Changing Times - Recent Developments Give Cannabis Businesses New Optimism (Part 2)


Part 2 of a Two-Part Series

In last week's article we discussed some of the recent developments at the state, federal, and international levels that have given cannabis businesses new reasons to be optimistic in 2021.  In this second of a two-part series, we will briefly discuss some of the key findings of the recent Joint Legislative Audit and Review Commission (JLARC)  study on the legalization of marijuana and the report issued by Governor Northam's Virginia Marijuana Legalization Work Group which discusses the impact of legalization in Virginia. While neither document recommends the legalization of marijuana, both consider wide-ranging issues surrounding legalization such as taxation, banking, criminal justice reform, licensing, regulations, legislative changes, and consumer safety, and make recommendations on how to address those issues.  

The JLARC Study

SJ67 and HJ130 from the 2020 General Assembly legislative session directed JLARC to review how Virginia could legalize marijuana.  The study focused on ways in which legalization of marijuana could redress the harm to disproportionately affected individuals and communities caused by current marijuana laws. Some of its key findings are:

  1. Legalizing marijuana would require several legislative decisions such as:
  • Determining the amount of marijuana an individual would be allowed to possess
  • Determining where marijuana could be legally smoked or consumed
  • Setting the legal age for marijuana use
  • Whether to allow individuals to grow their own marijuana
  • Whether to adjust existing penalties for unlawful sale, distribution, and possession above the legally allowed amount
  • Addressing penalties for driving under the influence of marijuana and underage use and possession
  1. Creating a commercial market would entail issuing licenses for the following operations:
  • Cultivation
  • Processing
  • Distribution
  • Retail Sales
  • Testing

The study discussed potential prohibition of "vertically integrated" businesses that are allowed in other jurisdictions. Vertically integrated businesses are those in which a single business is licensed to perform multiple operations such as cultivation, processing, distribution, and retail sales.  The study suggested that the prohibition of these types of businesses could provide greater opportunities for small businesses to participate in the commercial marijuana market. The study recommended; however, that testing labs should be independent of any other marijuana operations.

  1. Allowing localities to "opt out" of the commercial market and allowing current medical marijuana businesses to participate in the market.

The study identified a JLARC survey suggesting that a majority of localities in Northern Virginia and Tidewater would be likely to participate in the commercial market while localities in Southwest and Southern Virginia may be less interested. The study supported allowing localities to determine the number of retail establishments to be licensed in their jurisdictions and to apply zoning restrictions and other local requirements to those businesses. It also supported the participation of existing medical marijuana businesses as long as they are required to meet the same requirements of other businesses in the commercial market.

Other findings included:

  • The use of legalization to address prior disproportionality in marijuana enforcement
  • The necessity of measures to mitigate the unintended negative public health consequences of legalization
  • The need to grant regulatory authority to VABC or to create a new agency to regulate the market
  • The revenue generation from taxation of commercial marijuana sales and offset of operational costs to the state through licensing fees
  • The number of jobs created by the commercial market
  • Th recognition that authorizing and implementing the commercial market may take two or more years, with revenues anticipated to far exceed operation costs to the state after implementation

The study also issued forty-six recommendations and twenty-nine policy options for consideration by the General Assembly all which may be found here.

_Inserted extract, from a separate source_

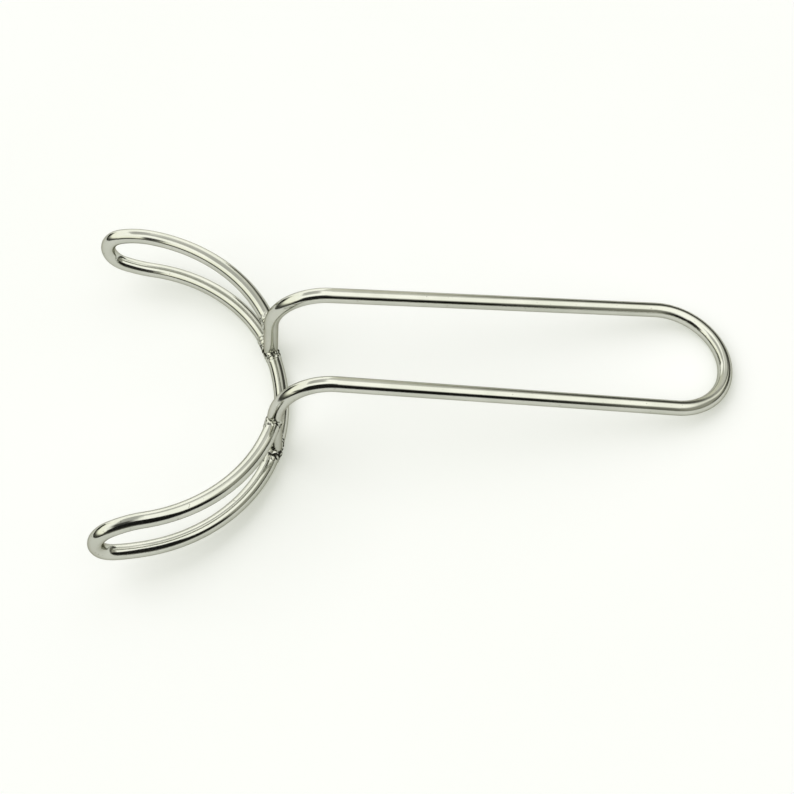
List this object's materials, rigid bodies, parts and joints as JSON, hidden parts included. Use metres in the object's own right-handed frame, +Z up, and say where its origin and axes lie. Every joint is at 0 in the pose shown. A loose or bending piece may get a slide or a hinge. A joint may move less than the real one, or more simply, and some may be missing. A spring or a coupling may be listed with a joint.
{
  "type": "wire mouth gag",
  "caption": "Bent-wire mouth gag: a long U handle on raised posts carries a C-shaped pair of hairpin loops that hold the lips and cheeks apart.",
  "frame": {"origin": "middle of the overall length and width, on the table the part lies on", "axes": "+X along the handle towards its round end, +Y to the right hand of someone holding the handle, +Z up from the table"},
  "size_m": [0.1448, 0.0832, 0.0251],
  "materials": {
    "polished_wire": "mirror-polished stainless steel",
    "weld_metal": "rippled weld bead, polished over"
  },
  "bodies": {
    "root": {"handle_wire": "polished_wire", "bridge_wire": "polished_wire", "loop_wire_right": "polished_wire", "loop_wire_left": "polished_wire", "lower_weld_right": "weld_metal", "lower_weld_left": "weld_metal", "bridge_weld_right": "weld_metal", "bridge_weld_left": "weld_metal", "upper_weld_right": "weld_metal", "upper_weld_left": "weld_metal"}
  },
  "joints": []
}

The Marijuana Legalization Workgroup Report

Chapters 1285 and 1286 of the 2020 Acts of Assembly mandated the creation of a work group comprised of relevant stakeholders to study legalizing the sale and personal use of marijuana in Virginia and to issue a report of its findings by November 30, 2020.  Areas discussed by the report include:

  • The legal and regulatory frameworks in other states that have legalized marijuana
  • The Virginia industrial hemp and pharmaceutical processor programs
  • Marijuana decriminalization
  • Feasibility of legalizing the sale and personal use of marijuana
  • Potential revenue impacts of legalization
  • The necessary regulatory framework
  • Potential health effects and mitigation

Additionally, the report provides a set of policy recommendations in the following areas:

  • Regulatory, industry, and licensing structure
  • Taxation
  • Banking
  • Social equity
  • Local control
  • Product regulation
  • Personal cultivation
  • Impaired driving
  • Impairment and employment
  • Health impacts
  • Consumer education/product safety
  • Allowable THC levels
  • Cannabis use disorder
  • Youth impacts
  • Prevention and education
  • Health equity
  • Clean Indoor Air Act

Both the JLARC study and the Working Group report will likely be the starting point for any proposed marijuana legalization legislation in the 2021 legislative session. Review of these documents should provide important insights to any businesses seeking to get involved in the commercial marijuana market in Virginia €“ should marijuana legalization become a reality in the Commonwealth.